The 4th of July is one of my two favorite holidays (the other is Thanksgiving). In both cases you know what to expect in terms of food and the schedule for the day; you pretty much know what to wear; and there are no gifts involved. L was well aware of my preference for these 2 holidays as well as my love of fireworks so together we looked forward to mid-summer with its heat (well, he wasn’t so fond of the heat), blooming gardens, picnics and other gatherings with friends and fireworks. So when friends invited me to join them for a neighborhood barbeque on the $th I was delighted to accept. I picked up another invited couple and headed off to our friends. I knew that they had included some neighbors and others that I didn’t know but was looking forward to ‘new blood’ in the usual mix of our circle. So how come three hours later I found a way to arrange for someone else to drive the friends I had picked up home, slipped out of my hosts’ home without saying goodbye and barely made it to my car before bursting into sobs?

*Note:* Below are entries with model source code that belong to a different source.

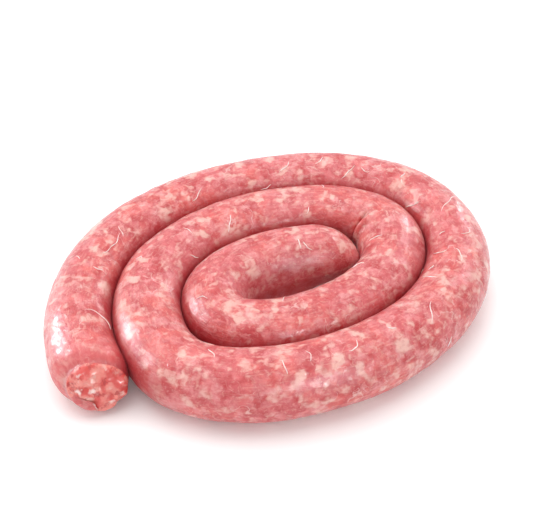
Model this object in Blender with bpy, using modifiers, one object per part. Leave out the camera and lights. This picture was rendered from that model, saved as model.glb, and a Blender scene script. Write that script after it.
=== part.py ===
"""A fresh sausage coiled flat: one length of stuffed casing laid in an oval spiral of a little over
two turns. The inner end is drawn to a rounded tip. The outer end is cut straight across, so the
minced filling shows there inside the rim of the casing. Metres and degrees; +Z up, resting on Z = 0."""

import bmesh
import bpy
import numpy as np
from mathutils import Matrix

# The coil. The half-width is the distance from the middle of the coil to the line that touches the
# centre line square to a direction. It grows by one pitch a turn, so each turn lies on the last.
PITCH = 0.03575
HALF_WIDTH = 0.05544
OVAL, OVAL_AT = 0.01153, 35.0
CORNER, CORNER_AT = 0.00106, 15.8
SQUARENESS, SQUARENESS_AT = 0.00117, -24.9
# The run behind the tip and the first bend lie drawn in, which leaves a cleft beside each.
DRAWN_IN = ((0.0022, -264.0, 34.0), (0.00422, -123.5, 32.4))  # how far, at what angle, how spread
START_ANGLE, END_ANGLE = -274.0, 573.0
# Before the first angle the strand runs back to its tip in one even bend.
TIP_BEND, TIP_RUN = 0.070, 0.0175

# The stuffed strand. Its radius swells and narrows along the length, from the tip to the cut.
STRAND_RADII = (0.0172, 0.0172, 0.0178, 0.0176, 0.0179, 0.0183, 0.0180, 0.0172)
SETTLED_HEIGHT = 0.95  # height of the centre over the radius: the strand sags onto its rest
TURN_GAP = 0.0005
EASE_ANGLE = 40.0
TIP_LENGTH = 0.026
TIP_FLAT = 0.15  # place of the first ring on the tip's rounding, over the strand's radius
TIP_SHARPNESS = 0.60  # 0.5 rounds the tip like an egg, and more makes it pointed
TIP_SINK = 0.05  # how far the tip's centre sinks, over the centre height
CUT_ROUND = 0.0022  # how much the skin draws in at the cut
CUT_ROUND_LENGTH = 0.007
CUT_MIDDLE_RING = 0.4  # place of the ring inside that rounding, back from the cut

CASING_WALL = 0.0004
CASING_SLACK = 0.0003
# The mince stands out of the cut in a low dome: (share of its width, height) of each ring.
MINCE_DOME = ((0.95, 0.0012), (0.78, 0.0026), (0.45, 0.0034))
MINCE_BULGE = 0.0036

SIDES = 12
SECTION_GROWTH = 1.023  # keeps a 12-sided section's area equal to a round one's
ANGLE_STEP = 9.0
TIP_RINGS = 4
PATH_STEPS, TIP_PATH_STEPS = 8000, 200  # fine steps that the strand's length is measured over
SLOPE_STEP = 0.01

CASING_COLOUR, CASING_ROUGHNESS = (0.66, 0.24, 0.23, 1.0), 0.3
FILLING_COLOUR, FILLING_ROUGHNESS = (0.62, 0.16, 0.14, 1.0), 0.5


def half_width(angle):
    turned = np.radians(angle)
    width = HALF_WIDTH + PITCH * angle / 360.0
    width = width + OVAL * np.cos(2 * (turned - np.radians(OVAL_AT)))
    width = width + CORNER * np.cos(3 * (turned - np.radians(CORNER_AT)))
    width = width + SQUARENESS * np.cos(4 * (turned - np.radians(SQUARENESS_AT)))
    for depth, at, spread in DRAWN_IN:
        width = width - depth * np.exp(-(((angle - at) / spread) ** 2))
    return width


def centre_line(angle):
    """Points of the centre line where the outside faces each angle, and the outward directions."""
    rise = half_width(angle + SLOPE_STEP) - half_width(angle - SLOPE_STEP)
    slope = rise / np.radians(2 * SLOPE_STEP)
    turned = np.radians(angle)
    outward = np.stack([np.cos(turned), np.sin(turned)], axis=-1)
    along = np.stack([-np.sin(turned), np.cos(turned)], axis=-1)
    return half_width(angle)[:, None] * outward + slope[:, None] * along, outward


def eased(amount):
    amount = np.clip(amount, 0.0, 1.0)
    return amount * amount * (3.0 - 2.0 * amount)


def strand_radius(share):
    """Radius at each share of the length, blended smoothly between the named radii."""
    place = share * (len(STRAND_RADII) - 1)
    first = np.clip(place.astype(int), 0, len(STRAND_RADII) - 2)
    radii = np.array(STRAND_RADII)
    return radii[first] + (radii[first + 1] - radii[first]) * eased(place - first)


def pressed_sides(angle, reach, radius):
    """Half-widths towards the outside and the inside of the coil, less where turns press."""
    outside_room = (half_width(angle + 360.0) - reach - TURN_GAP) / 2
    inside_room = (reach - half_width(angle - 360.0) - TURN_GAP) / 2
    has_outer = eased((END_ANGLE - 360.0 + EASE_ANGLE - angle) / EASE_ANGLE)
    has_inner = eased((angle - START_ANGLE - 360.0 + EASE_ANGLE) / EASE_ANGLE)
    outside = radius - has_outer * np.clip(radius - outside_room, 0.0, None)
    inside = radius - has_inner * np.clip(radius - inside_room, 0.0, None)
    return outside, inside


def whole_path():
    """Fine steps of the centre line from tip to cut: angles, points, outward directions, lengths."""
    angle = np.linspace(START_ANGLE, END_ANGLE, PATH_STEPS)
    path, outward = centre_line(angle)
    swing = np.linspace(TIP_RUN / TIP_BEND, 0.0, TIP_PATH_STEPS)[:-1]
    tip_angle = np.radians(START_ANGLE) - swing
    tip_outward = np.stack([np.cos(tip_angle), np.sin(tip_angle)], axis=-1)
    tip_path = path[0] + TIP_BEND * (tip_outward - outward[0])
    angle = np.concatenate([np.degrees(tip_angle), angle])
    path = np.concatenate([tip_path, path])
    outward = np.concatenate([tip_outward, outward])
    steps = np.linalg.norm(np.diff(path, axis=0), axis=1)
    return angle, path, outward, np.concatenate([[0.0], np.cumsum(steps)])


def stations():
    """Angle, point, outward direction and length run at each ring. Rings crowd at both ends."""
    angle, path, outward, run = whole_path()
    first = np.interp(TIP_LENGTH, run, angle)
    last = np.interp(run[-1] - CUT_ROUND_LENGTH, run, angle)
    middle = np.linspace(first, last, int(round((last - first) / ANGLE_STEP)) + 1)
    sweep = np.linspace(np.arcsin(TIP_FLAT), np.pi / 2, TIP_RINGS + 1)[:-1]
    tip = TIP_LENGTH * (1.0 - np.cos(sweep))
    cut = run[-1] - CUT_ROUND_LENGTH * np.array([CUT_MIDDLE_RING, 0.0])
    at = np.concatenate([tip, np.interp(middle, angle, run), cut])
    points = np.stack([np.interp(at, run, path[:, 0]), np.interp(at, run, path[:, 1])], axis=-1)
    turned = np.radians(np.interp(at, run, angle))
    outward = np.stack([np.cos(turned), np.sin(turned)], axis=-1)
    return np.degrees(turned), points, outward, at


def add_ring(mesh, centre, outward, outside, inside, up_reach, low):
    """Adds one section: its side reaches, its upward reach and its lowest height above the rest."""
    ring = []
    for side in range(SIDES):
        turned = 2 * np.pi * (side + 0.5) / SIDES
        across = SECTION_GROWTH * np.cos(turned)
        across = across * (outside if across > 0 else inside)
        height = max(centre[2] + SECTION_GROWTH * np.sin(turned) * up_reach, low)
        place = (centre[0] + outward[0] * across, centre[1] + outward[1] * across, height)
        ring.append(mesh.verts.new(place))
    return ring


def join_rings(mesh, first, second):
    for side in range(SIDES):
        after = (side + 1) % SIDES
        mesh.faces.new((first[side], first[after], second[after], second[side]))


def skin(mesh):
    """Adds the strand's outer surface, closed at the tip and open at the cut. Returns its rim."""
    angles, path, outward, run = stations()
    length = run[-1]
    radius = strand_radius(run / length)
    outside, inside = pressed_sides(angles, (path * outward).sum(axis=1), radius)
    taper = (1.0 - np.clip(1.0 - run / TIP_LENGTH, 0.0, 1.0) ** 2) ** TIP_SHARPNESS
    drawn_in = np.clip(1.0 - (length - run) / CUT_ROUND_LENGTH, 0.0, 1.0) ** 2
    share = taper - drawn_in * CUT_ROUND / radius
    height = SETTLED_HEIGHT * radius * (1.0 - TIP_SINK * (1.0 - taper))
    made = []
    for at in range(len(angles)):
        centre = (path[at][0], path[at][1], height[at])
        low = height[at] * (1.0 - share[at])
        reaches = (outside[at] * share[at], inside[at] * share[at], radius[at] * share[at])
        made.append(add_ring(mesh, centre, outward[at], *reaches, low))
    for first, second in zip(made, made[1:]):
        join_rings(mesh, first, second)
    tip = mesh.verts.new((path[0][0], path[0][1], height[0]))
    for side in range(SIDES):
        mesh.faces.new((tip, made[0][(side + 1) % SIDES], made[0][side]))
    return made[-1]


def finished(mesh, name, colour, roughness):
    """Turns the faces outward and makes the named object with its own material."""
    bmesh.ops.recalc_face_normals(mesh, faces=mesh.faces)
    data = bpy.data.meshes.new(name)
    mesh.to_mesh(data)
    mesh.free()
    material = bpy.data.materials.new(name)
    material.use_nodes = True
    shader = material.node_tree.nodes["Principled BSDF"]
    shader.inputs["Base Color"].default_value = colour
    shader.inputs["Roughness"].default_value = roughness
    data.materials.append(material)
    made = bpy.data.objects.new(name, data)
    bpy.context.scene.collection.objects.link(made)
    return made


def outward_facing(mesh):
    """Makes an open tube's normals face away from its centre line, judged at the topmost point."""
    bmesh.ops.recalc_face_normals(mesh, faces=mesh.faces)
    mesh.normal_update()
    top = max(mesh.faces, key=lambda face: face.calc_center_median().z)
    if top.normal.z < 0:
        bmesh.ops.reverse_faces(mesh, faces=mesh.faces)
    mesh.normal_update()


def make_casing():
    """The casing: a thin skin round the whole strand, open only at the cut."""
    mesh = bmesh.new()
    skin(mesh)
    outward_facing(mesh)
    casing = finished(mesh, "casing", CASING_COLOUR, CASING_ROUGHNESS)
    wall = casing.modifiers.new("wall", "SOLIDIFY")
    wall.thickness = CASING_WALL
    wall.offset = -1.0
    wall.use_even_offset = True
    return casing


def make_filling():
    """The minced filling: one solid strand that fits in the casing and shows at the cut."""
    mesh = bmesh.new()
    rim = skin(mesh)
    outward_facing(mesh)
    inset = CASING_WALL + CASING_SLACK
    moved = [vert.co - vert.normal * inset * vert.calc_shell_factor() for vert in mesh.verts]
    for vert, place in zip(mesh.verts, moved):
        vert.co = place
    last = np.array([END_ANGLE])
    heading = centre_line(last)[1][0]
    ahead = np.array([-heading[1], heading[0], 0.0])
    edge = [np.array(vert.co) for vert in rim]
    centre = np.mean(edge, axis=0)
    before = rim
    for width, stand_out in MINCE_DOME:
        ring = [mesh.verts.new(centre + (place - centre) * width + ahead * stand_out) for place in edge]
        join_rings(mesh, before, ring)
        before = ring
    crown = mesh.verts.new(centre + ahead * MINCE_BULGE)
    for side in range(SIDES):
        mesh.faces.new((crown, before[side], before[(side + 1) % SIDES]))
    return finished(mesh, "filling", FILLING_COLOUR, FILLING_ROUGHNESS)


def centre_footprint(pieces):
    """Moves the pieces together so that the middle of their footprint stands over the origin."""
    places = [vert.co.copy() for piece in pieces for vert in piece.data.vertices]
    low_x, high_x = min(p.x for p in places), max(p.x for p in places)
    low_y, high_y = min(p.y for p in places), max(p.y for p in places)
    shift = Matrix.Translation((-(low_x + high_x) / 2, -(low_y + high_y) / 2, 0.0))
    for piece in pieces:
        piece.data.transform(shift)


for old in list(bpy.data.objects):
    bpy.data.objects.remove(old)
centre_footprint([make_casing(), make_filling()])
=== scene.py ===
"""A raw fresh sausage coiled flat: one length of stuffed casing in an oval spiral of a little over two
turns. The inner end is a rounded tip, and the outer end is cut, so that the mince shows there.
Metres and degrees; +Z up, resting on Z = 0."""

import bmesh
import bpy
import numpy as np
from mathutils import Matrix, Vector, noise


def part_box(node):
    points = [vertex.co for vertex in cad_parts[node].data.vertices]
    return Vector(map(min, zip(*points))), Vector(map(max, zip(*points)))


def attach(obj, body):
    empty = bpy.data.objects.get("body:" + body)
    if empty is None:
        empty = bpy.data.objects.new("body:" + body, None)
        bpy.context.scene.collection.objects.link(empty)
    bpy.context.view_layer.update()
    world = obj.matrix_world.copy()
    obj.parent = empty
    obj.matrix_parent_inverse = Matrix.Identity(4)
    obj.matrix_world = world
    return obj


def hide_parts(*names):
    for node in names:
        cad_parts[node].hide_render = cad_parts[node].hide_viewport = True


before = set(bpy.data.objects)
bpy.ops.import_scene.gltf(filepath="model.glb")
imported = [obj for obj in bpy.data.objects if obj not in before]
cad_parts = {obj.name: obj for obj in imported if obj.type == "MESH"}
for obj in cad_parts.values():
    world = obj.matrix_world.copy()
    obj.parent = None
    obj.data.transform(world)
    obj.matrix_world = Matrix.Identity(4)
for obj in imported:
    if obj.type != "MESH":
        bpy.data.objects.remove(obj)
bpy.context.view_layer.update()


# ---- Stuffed casing ----------------------------------------------------------------------------
# A washed hog gut, wet and tight over coarse pork mince, so thin that lean and fat show through it.
# It is filled in one length and laid down from the inside out. Neighbouring turns press each other
# where they meet, and the strand sags to a narrow flat strip where it rests.

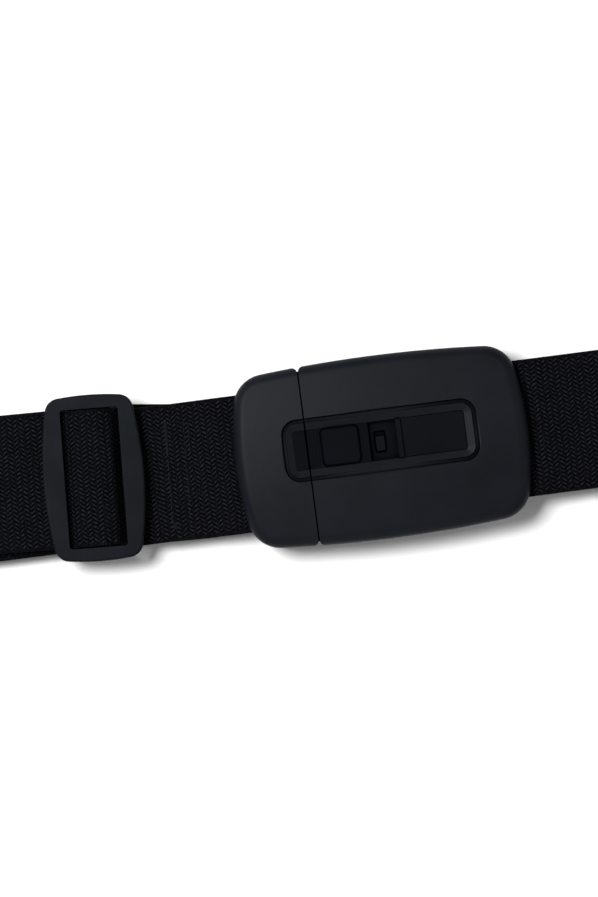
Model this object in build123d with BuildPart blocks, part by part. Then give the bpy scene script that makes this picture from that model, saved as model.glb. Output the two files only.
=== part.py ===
from build123d import *
import math
import os

# A luggage strap: 50 mm webbing with a press-release buckle and a tri-glide adjuster, lying
# folded flat. +X runs along the strap towards the receiver half of the buckle, +Z points out of
# the strap's face, and the origin is the middle of the footprint, on the surface that it lies on.
#
# The webbing is one length. It is sewn round the tongue's bar, goes left through the adjuster,
# round the folds as the front layer, round the receiver's bar, and back round the folds as the
# back layer, whose end is sewn round the adjuster's centre bar.

os.makedirs("parts", exist_ok=True)

# ---------------------------------------------------------------- driving dimensions, mm
STRAP_WIDTH = 50.0
STRAP_THICKNESS = 1.2
LAYER_PITCH = 1.5  # from one layer of the folded strap to the next
RIGHT_FOLD_X = 135.2  # where the folds on the right begin
LEFT_FOLD_X = -131.0
LEFT_FOLD_GAP = 2.0  # the tilted left fold stays this far from the straight layers
INNER_FOLD_X = -128.5  # the fold that lies inside the outermost one

BUCKLE_X = 30.0
BUCKLE_LENGTH = 107.2
BUCKLE_WIDTH = 66.9
BUCKLE_THICKNESS = 15.0
BUCKLE_REAR = 6 * LAYER_PITCH  # it lies on six layers of webbing
SIDE_CROWN = 4.0  # how far the two ends of the outline bow out
EDGE_CROWN = 2.5  # and its two long edges
CORNER_RADIUS = 12.0
FACE_EDGE_RADIUS = 4.5
REAR_EDGE_RADIUS = 1.6
FACE_CROWN_LONG = 2.8
FACE_CROWN_CROSS = 3.0
PARTING = BUCKLE_REAR + 5.0
WALL = 2.4
FLOOR_THICKNESS = 1.8
SEAM_X = 3.0
SEAM_GAP = 0.5
SEAM_WALL = 2.0
SEAM_CORNER = 1.9
LUG_INNER = 24.8  # two lugs on the tongue that line the halves up, and close the seam's ends
LUG_OUTER = 31.2
LUG_BOTTOM = BUCKLE_REAR + 1.9
LUG_LENGTH = 2.0

RECESS_Y = 2.4  # the face recess and what is in it lie a little above the middle line
RECESS_LENGTH = 62.7
RECESS_WIDTH = 14.4
RECESS_X = 29.55
RECESS_CORNER = 1.2
RING_CORNER = 6.0
RECESS_FLOOR = BUCKLE_REAR + 12.4
RING_WIDTH = 4.6  # of the slope round the recess, up to the face
RING_RISE = 2.05  # to the face along its long sides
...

The truth is that my tears of grieving have all come at the most unexpected times–none more unexpected than this. I began to be aware of an undercurrent of discomfort early in the evening. I ignored it. All during dinner and the dessert that followed I laughed with everyone else at oft-told stories from the past, some new adventures from the present and stories of the antics of various grandchildren. Nothing unusual there. I was aware of a certain discomfort when it came to the folks I didn’t know–they were all delightful interesting people and yet I was unsure if they knew that L had died and I was a recent widow. Because I talk freely about L in the company of our close friends I found myself holding back even though there were stories that would have been appropriate for me to share. If they didn’t know I didn’t want to put a damper on the festivities and if they did know? Well, same story. So i found myself being quieter than usual–observing rather than actively participating.
By the time dessert was being served I was beginning to realize that I was really close to the edge. Suddenly I was aware that my close friends all had their partner plus children plus g’children–in short they had support well beyond friendships. And although we all know families can be dysfunctional–in these cases there is a closeness among the generations that is downright inspirational. Because L and I never had children (and obviously no g’children) I think what struck me was that absence in my life in a way I had never even considered it before and the very fact that we don’t get do-overs (at least in a situation like this) was emotionally crippling in a way I had not yet faced.
In the days leading up to this event I had actually been feeling pretty proud of the way I was adjusting and finding my way. But I was truly fooling myself. The words that I found myself repeating over and over as I sat in my car sobbing were, “I don’t think I can do this.”
So where am I a couple of days past this moment? Struggling as I try to come to terms with the reality of L’s death–his absence from my daily life and the daily/weekly routine that was our shared life. I have my work. I have my friends. I have the comfort and security of a home. In short I have a great deal that I know others would like to have. But that life–that routine–those hours spent at the end of the day catching up and laughing together and yes, sometimes arguing…those are all behind me. I talk out loud to L every night before I go to sleep going over the events of the day as I would have if he were here. But the reality is that it’s not even close to being the same. And the true reality is that I need to figure out what my life is going to look like — for real — now that he’s not in it.